Judaism is, at it’s heart, a social behavior: without 10 people physically present together, there are simply some things we cannot do. Judaism is about direct communication: The highest honor ascribed to Moses was not his leadership or the miracles he performed, but that God spoke to him face to face. Judaism places a high value in being there: Our moment of birth as a nation was at Sinai where, we are told, not only were the newly freed Israelites present, but also the soul of every person who would accept the covenant – past, present and future. Nobody “phoned it in” that day – every soul in the universe clocked in and showed up for work.

To those in the article (and elsewhere on the internet) who say they feel deeply and/or emotionally connected to an online community, I say that’s great. But odds are many of the members of that community are your typical mix of lurkers, one-time-logins, and trolls – along with a core group of active participants. That simply can’t match up to a real group of people who really show up to be in the same room together and take part in a religious experience.

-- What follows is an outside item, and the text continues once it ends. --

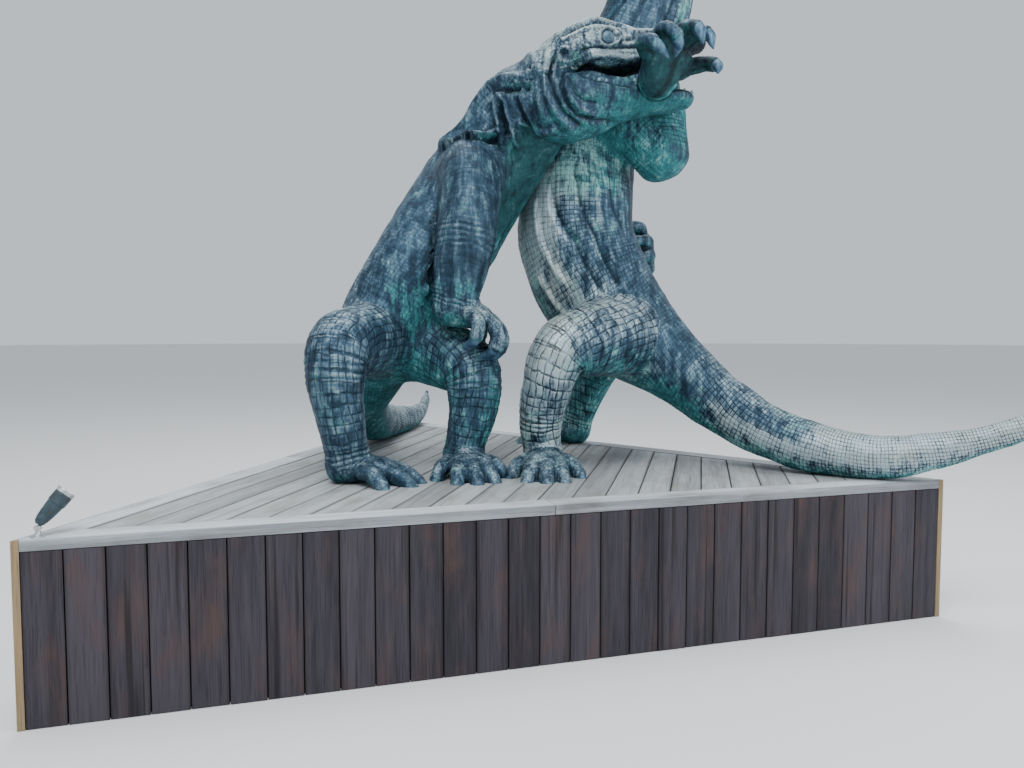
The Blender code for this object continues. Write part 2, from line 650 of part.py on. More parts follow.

“Community” is about “communion” – not just the exchange of words but also the dynamic and fluid perception of and responding to  tone, inflection and body language that continuously happens in a room of people. Without everyone present to participate in that chemical reaction, you have an unbalanced relationship.

Even working remote as I do, I still go into the office for a week each month. Do I get more done there? Nope – less in fact. But that “face time” is both necessary and impossible to duplicate remotely.

The same goes for a minyan. When we pray together we are reciting very specific communal ideas, desires and in some cases vows – to which we often respond “amen” (literally “I believe”). It seems irresponsible to blithely agree as part of a group if you can’t fully appreciate the dynamics of that group.

In my opinion, for praying together there is no “memorex” option. It’s either live or it’s not happening.